Борисков как-то встретил одного опустившегося человека, типа бомжа, который показался ему знакомым. И он оказался человеком отсюда же – с Гороховой. Помнится, смотрели тогда фильм "Казанова"

Феллини. Художник, хозяин комнаты, хоть и пьяный был, но, даже глядя кино, безостановочно работал – что-то такое раскрашивал на столе. А этот, тяготеющий к искусству мэн, просто лежал на ковре пьяный со стеклянными глазами и тупо пялился в экран. Борисков никогда не видел, чтобы он хоть что-то делал. И ни одной его картины не видел.

Теперь он сидел в грязной одежде в переходе, сшибал мелочь на выпивку. Это был или его жизненный выбор или стечение обстоятельств.

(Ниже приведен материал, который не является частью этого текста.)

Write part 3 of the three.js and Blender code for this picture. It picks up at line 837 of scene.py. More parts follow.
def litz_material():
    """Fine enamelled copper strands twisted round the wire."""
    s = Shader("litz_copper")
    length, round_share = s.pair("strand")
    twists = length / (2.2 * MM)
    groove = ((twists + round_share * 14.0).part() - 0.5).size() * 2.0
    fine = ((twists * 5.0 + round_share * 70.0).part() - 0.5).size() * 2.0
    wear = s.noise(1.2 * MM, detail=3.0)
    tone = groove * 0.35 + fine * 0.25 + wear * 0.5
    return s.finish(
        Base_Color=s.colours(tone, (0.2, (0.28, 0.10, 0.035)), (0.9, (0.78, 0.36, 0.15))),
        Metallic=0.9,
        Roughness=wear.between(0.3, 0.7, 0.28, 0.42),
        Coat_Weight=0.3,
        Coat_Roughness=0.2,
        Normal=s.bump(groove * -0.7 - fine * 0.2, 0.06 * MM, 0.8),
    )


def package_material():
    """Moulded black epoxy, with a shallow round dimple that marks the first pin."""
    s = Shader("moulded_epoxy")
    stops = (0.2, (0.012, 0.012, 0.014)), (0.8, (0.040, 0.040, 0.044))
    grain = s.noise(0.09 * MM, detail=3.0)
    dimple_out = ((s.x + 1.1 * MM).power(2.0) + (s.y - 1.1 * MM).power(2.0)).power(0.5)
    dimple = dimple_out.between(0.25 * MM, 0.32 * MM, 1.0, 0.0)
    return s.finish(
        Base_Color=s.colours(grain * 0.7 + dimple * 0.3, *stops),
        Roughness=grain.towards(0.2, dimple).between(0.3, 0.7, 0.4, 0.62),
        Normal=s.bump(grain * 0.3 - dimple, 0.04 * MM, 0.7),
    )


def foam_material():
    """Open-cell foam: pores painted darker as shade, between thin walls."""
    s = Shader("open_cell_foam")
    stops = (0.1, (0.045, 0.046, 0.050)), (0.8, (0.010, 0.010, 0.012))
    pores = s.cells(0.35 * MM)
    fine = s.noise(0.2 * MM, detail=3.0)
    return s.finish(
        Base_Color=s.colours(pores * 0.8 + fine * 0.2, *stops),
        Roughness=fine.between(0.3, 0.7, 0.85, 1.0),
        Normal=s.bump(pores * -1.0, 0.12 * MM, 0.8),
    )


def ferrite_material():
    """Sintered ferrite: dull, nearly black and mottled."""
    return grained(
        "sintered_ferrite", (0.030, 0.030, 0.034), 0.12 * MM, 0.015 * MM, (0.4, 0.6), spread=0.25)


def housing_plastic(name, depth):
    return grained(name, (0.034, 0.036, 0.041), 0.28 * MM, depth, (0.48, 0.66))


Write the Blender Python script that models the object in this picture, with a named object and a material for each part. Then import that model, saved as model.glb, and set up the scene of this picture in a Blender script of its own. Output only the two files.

Скорее всего, имел алкогольную зависимость и все пропил. Рядом с ним сидела такая же, как он, спившаяся тетка, с толстыми, как у хомяка, щеками. Известно, что алкоголь вызывает у женщин воспаление слюнных желез и отсюда возникает классический вид алкоголички, как будто у нее хроническая свинка.

Кстати, у самого дома во дворе Борисков натолкнулся на еще одну давнюю знакомую Веру Павлову, молодую симпатичную женщину лет тридцати. Она была мастером по оформлению витрин. Впрочем, она уже больше года не работала, а занималась здоровьем своей семилетней дочери. Та часто болела и постоянно кашляла, особенно ночью. Даже отмечались симптомы астмы. А началось это с того, что прошлым летом, когда они отдыхали в деревне у бабушки, девочка во время еды засмеялась и поперхнулась косточкой. Возник бронхоспазм, она стала задыхаться, посинела, еле-еле доехали до районной больницы, там врач по фамилии то Говерия, то ли Бакурия, то ли Гогия (в общем, что-то похожее на Берия – вспомнить Вера не могла) бронхоскопом вроде бы ее вытащил. Самое поразительное, что он потом пришел к ней в палату и начал ей говорить, что раз столько денег она сэкономила на похоронах, то обязана его отблагодарить. Денег у нее не было вообще, поскольку покупала лекарства, питание. Если бы были – непременно бы заплатила. Врач этот ушел очень недовольный, потом еще пришел, посмотрел на нее и сказал: "Вы молодая, красивая, я с вас могу взять и натурой!" И еще несколько раз приходил, буквально требовал. Когда она позже по возвращении в Петербург дочку обследовали уже в больнице Раухфуса, то оказалось, что та бронхоскопия была сделана плохо, поэтому и возникло осложнение, которое до сих пор лечили.